Despite what the ex-President of Harvard University infamously said, there’s no evidence for women being biologically worse at technology. So why, when you look up stock photos of businessmen, do you get this:
And when you look up businesswomen you get this:
Why no women in tech?
The first reason behind any underrepresented group in a career is preferential hiring, and the same can be said of women in tech. Ever since women started entering the workplace biased recruitment has been an issue.
In a randomized study, Yale researchers assigned a male or female name to identical applications. When these were submitted to recruiters hiring for scientific positions, the male applicant was rated as “significantly more competent and hireable than the (identical) female applicant.”
But this isn’t the only issue. Recruitment might be a glass ceiling, but something is stopping some aspiring female techies from even approaching application.
Look back at that 13%, the few female applicants for our technology internships. If you readjust to look at technology positions that offer on-the-job training, the number of female applicants jumps to 33%.
This difference is echoed everywhere.
74% of young girls are interested in computer science, but 18% of computer science graduates are female.
Why such a change?
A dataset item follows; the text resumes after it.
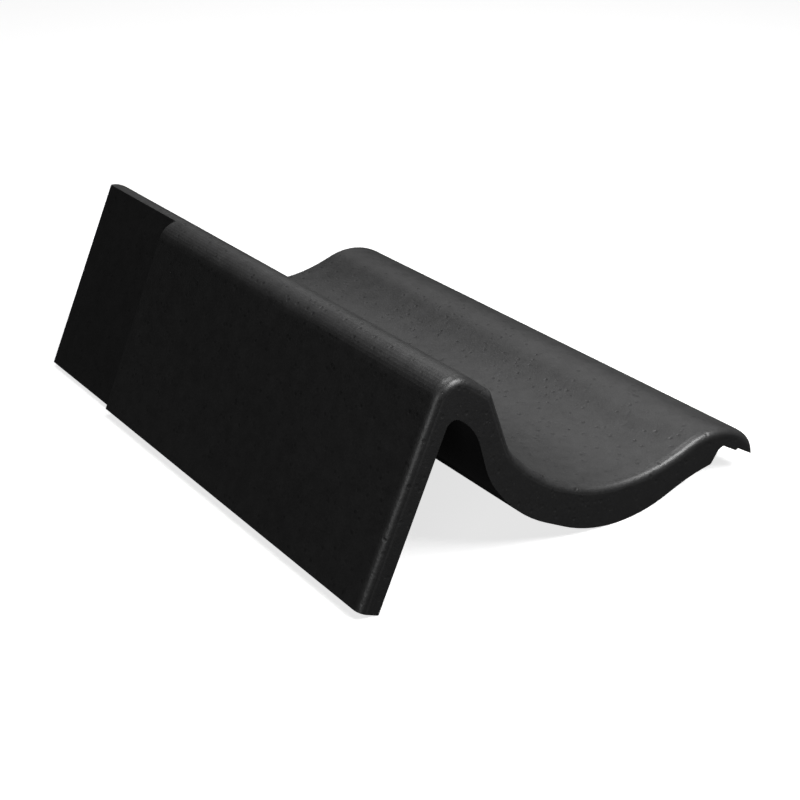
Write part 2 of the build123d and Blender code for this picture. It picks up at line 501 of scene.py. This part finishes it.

While the numbers still lean towards men, there’s a clear interest in tech amongst female students and graduates. Lack of training that makes a difference, but evidence shows that confidence is a huge factor.
In an interview with Vox, author Claire Shipman points out that show women in the workplace take fewer risks than men. All other conditions being equal, women would ask for promotions once they meet 100% of the qualifications. Men would ask after meeting only 60%.
This might seem unimportant, but as she points out: “confidence is more important that competence.”
What can we do?
With anything as complex as this, there are so many ways to make a difference.
Blind hiring could combat recruitment bias and is already a practice spreading fast. Training women interested in STEM subjects is a ground-up process already underway. Campaigns like WISE (Women In Science, technology and Engineering) work to “boost the talent pool” of women in tech. Encouraging employers to offer internships and entry-level jobs in these sectors could also help to give interested women the head start they might not have.
But presenting the opportunity is only half the battle if this confidence gap is a reality. But female voices in the media now motivate under-confident women (and “silence” some over-confident men). Perhaps it is a matter of time before we’ve leveled the playing field.
Of course the key, above all else, is to keep the conversation going.